6762 sayılı ...’nın 340. maddesine göre 336. ve 337. madde hükümleri gereğince şirket yöneticilerine yükletilen sorumluluk hakkında 309. madde hükmü uygulanır. 336. ve 337. maddelere yapılan atıf dolayısıyla şirket yönetim ve denetleme kurulu başkan ve üyeleri aleyhine açılan sorumluluk davasında, özel hüküm niteliği taşıyan 309. maddenin son fıkrasında yazılı zamanaşımı süresinin uygulanması gerekir. Buna göre, sorumlu olan kimselere karşı tazminat istemek hakkı, davacının zararı ve sorumlu olan kimseyi öğrendiği tarihten itibaren iki yıl ve her halde zararı doğuran eylemin meydana geldiği tarihten itibaren beş yıl geçmekle zamanaşımına uğrar. Bu durumda, mahkemece dava konusu edilen her bir zararlandırıcı eylem yönünden zamanaşımı süresinin bu hükümler çerçevesinde tespiti ile zamanaşımı def’inin değerlendirilmesi gerektiğinden zamanaşımı itirazının reddi yerinde olmadığı gibi, aynı zamanda tasfiye memuru olarak da davalı ...’un sorumlu olduğu ileri sürüldüğüne göre, tasfiye memuru yönünden de ayrıca zamanaşımı defi değerlendirilerek bir karar verilmesi gerekirken yazılı şekilde karar verilmesi doğru görülmeyip bozmayı gerektirmiştir.

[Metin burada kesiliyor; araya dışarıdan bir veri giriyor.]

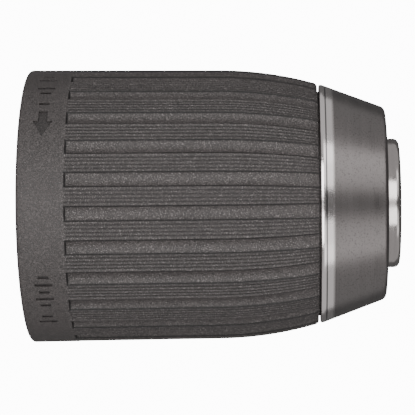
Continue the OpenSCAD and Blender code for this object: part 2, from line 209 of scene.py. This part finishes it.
collarLook = {
    # each pair is where a change starts and where it is complete, in mm over the collar's rear
    "polish": (2.3, 1.7), "grooveRear": (0.78, 0.84), "grooveFront": (1.06, 1.00),
    "bright": gray(0.88, 0.07), "dark": gray(0.08, 0.02),
    "grooveShadeShare": 0.85, "gloss": 0.5,
}


def collarBands(recipe, color, roughness):
    # the rim and the band ahead of it are turned bright, with painted shade darkening the groove between
    # them
    z = recipe.axis("Z")

    def band(key):
        return recipe.span(z, *[(collarLow.z + ahead) * mm for ahead in collarLook[key]])

    bright = band("polish")
    groove = band("grooveRear") * band("grooveFront")
    color = recipe.blend(bright, color, collarLook["bright"])
    # painted shade: the groove is darkened in the colour, standing in for the shade that falls in it
    color = recipe.blend(groove * collarLook["grooveShadeShare"], color, collarLook["dark"])
    return color, roughness * (1 - bright * collarLook["gloss"])


polymer = {"grain": 3800, "dark": 0.85, "light": 1.1, "rough": 0.4, "grainRough": 0.2, "relief": 0.00003}


def castPolymer(name, base, warm):
    look = polymer
    recipe = Recipe(name)
    grain = recipe.noise(look["grain"], detail=3.0, rough=0.6)
    color = recipe.blend(grain, gray(base * look["dark"], warm), gray(base * look["light"], warm))
    recipe.set(Base_Color=color, Roughness=look["rough"] + grain * look["grainRough"])
    recipe.bump(grain, look["relief"])
    return recipe.material


polish = {"smear": 700, "dark": 0.9, "light": 1.05, "smearRough": 0.12, "relief": 0.000004}


def polishedSteel(name, base, rough):
    look = polish
    recipe = Recipe(name)
    smear = recipe.noise(look["smear"], detail=3.0, rough=0.6)
    color = recipe.blend(smear, gray(base * look["dark"]), gray(base * look["light"]))
    recipe.set(Base_Color=color, Metallic=1.0, Roughness=rough + smear * look["smearRough"])
    recipe.bump(smear, look["relief"])
    return recipe.material


def paint(node, material):
    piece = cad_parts[node]
    piece.data.materials.clear()
    piece.data.materials.append(material)


def paintNodes():
    body = turnedSteel("bodySteel", base=0.50, rough=0.20, speckle=0.12)
    collar = turnedSteel("collarSteel", base=0.22, rough=0.30, lines=0.8, speckle=0.5, tune=collarBands)
    jaw = turnedSteel("jawSteel", base=0.20, rough=0.40, speckle=0.4)
    nut = turnedSteel("nutSteel", base=0.30, rough=0.45, speckle=0.4)
    race = polishedSteel("bearingSteel", base=0.60, rough=0.16)
    ball = polishedSteel("ballSteel", base=0.75, rough=0.05)
    spring = polishedSteel("springSteel", base=0.35, rough=0.25)
    cage = castPolymer("cagePolymer", base=0.42, warm=0.25)
    cover = turnedSteel("coverSteel", base=0.22, rough=0.42)
    looks = {
        "chuck_body": body, "front_collar": collar, "rear_cover": cover, "ball_cage": cage,
        "lock_pawl": spring, "thrust_ring": race, "inner_race": race, "outer_race": race,
        "nut_half_1": nut, "nut_half_2": nut, "nut_ring": nut, "drive_insert": nut,
        "jaw_1": jaw, "jaw_2": jaw, "jaw_3": jaw,
    }
    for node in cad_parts:
        paint(node, looks.get(node, ball))


grip = {
    # the sleeve's outside, in mm and degrees
    "groups": 26, "columns": 40,  # flutes round the sleeve, and columns of faces for each
    "firstFlute": -86.7,  # azimuth of one flute
    "fluteHalf": 1.17, "fluteDepth": 0.48,  # half width, and depth of the hollow floor
    "fluteStep": 0.12, "stepRun": 0.1,  # the sharp edge of a flute, and the width that it falls over
    "ribs": 5, "ribPitch": 1.55, "ribDepth": 0.17,  # the pitch is an angle
    "start": 7.3, "startRamp": 0.25,  # where the flutes begin, from the rear, and how gradually
    "fadeFrom": 36.0, "fadeEnd": 45.0, "fadeTo": 0.62,  # they get shallower between these heights
    "draft": 0.63,
    "crown": 15.25,  # length of the curved front part
    "rim": 0.5, "nose": 0.4,  # corner radii at the rear and the front
    "proud": 0.18, "gap": 0.25,  # the front edge, out from the collar's radius and back from its rear
    "bandRows": (2.0, 4.5, 6.6),  # heights of the rows of vertices on the plain rear band
    "cornerRows": 4, "startRows": 4, "bodyRows": 8, "crownRows": 14,
    "bodyFrom": 0.4,  # the body's rows are spaced from this far past the flutes' start
    "sharp": 38,  # edges that turn more than this stay sharp
}


def smooth(value, low, high):
    t = min(1.0, max(0.0, (value - low) / (high - low)))
    return t * t * (3 - 2 * t)


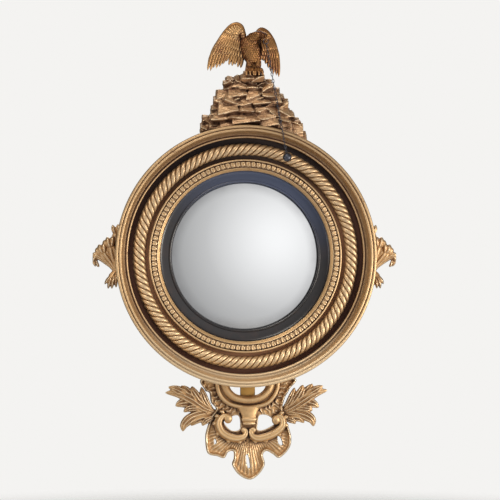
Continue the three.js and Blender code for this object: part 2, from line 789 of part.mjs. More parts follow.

2-Bozma sebep ve şekline göre davalılar vekilinin sair temyiz itirazlarının bu aşamada incelenmesine yer olmadığına karar vermek gerekmiştir.
SONUÇ: Yukarda (1) numaralı bette açıklanan nedenlerle davalılar vekilinin temyiz itirazlarının kabulü ile kararın anılan taraf yararına BOZULMASINA, (2) numaralı bette açıklanan nedenlerle davalılar vekilinin sair temyiz itirazlarının bu aşamada incelenmesine yer olmadığına, ödediği peşin temyiz harcının isteği halinde temyiz eden davalılara iadesine, 10/12/2018 tarihinde oybirliğiyle karar verildi.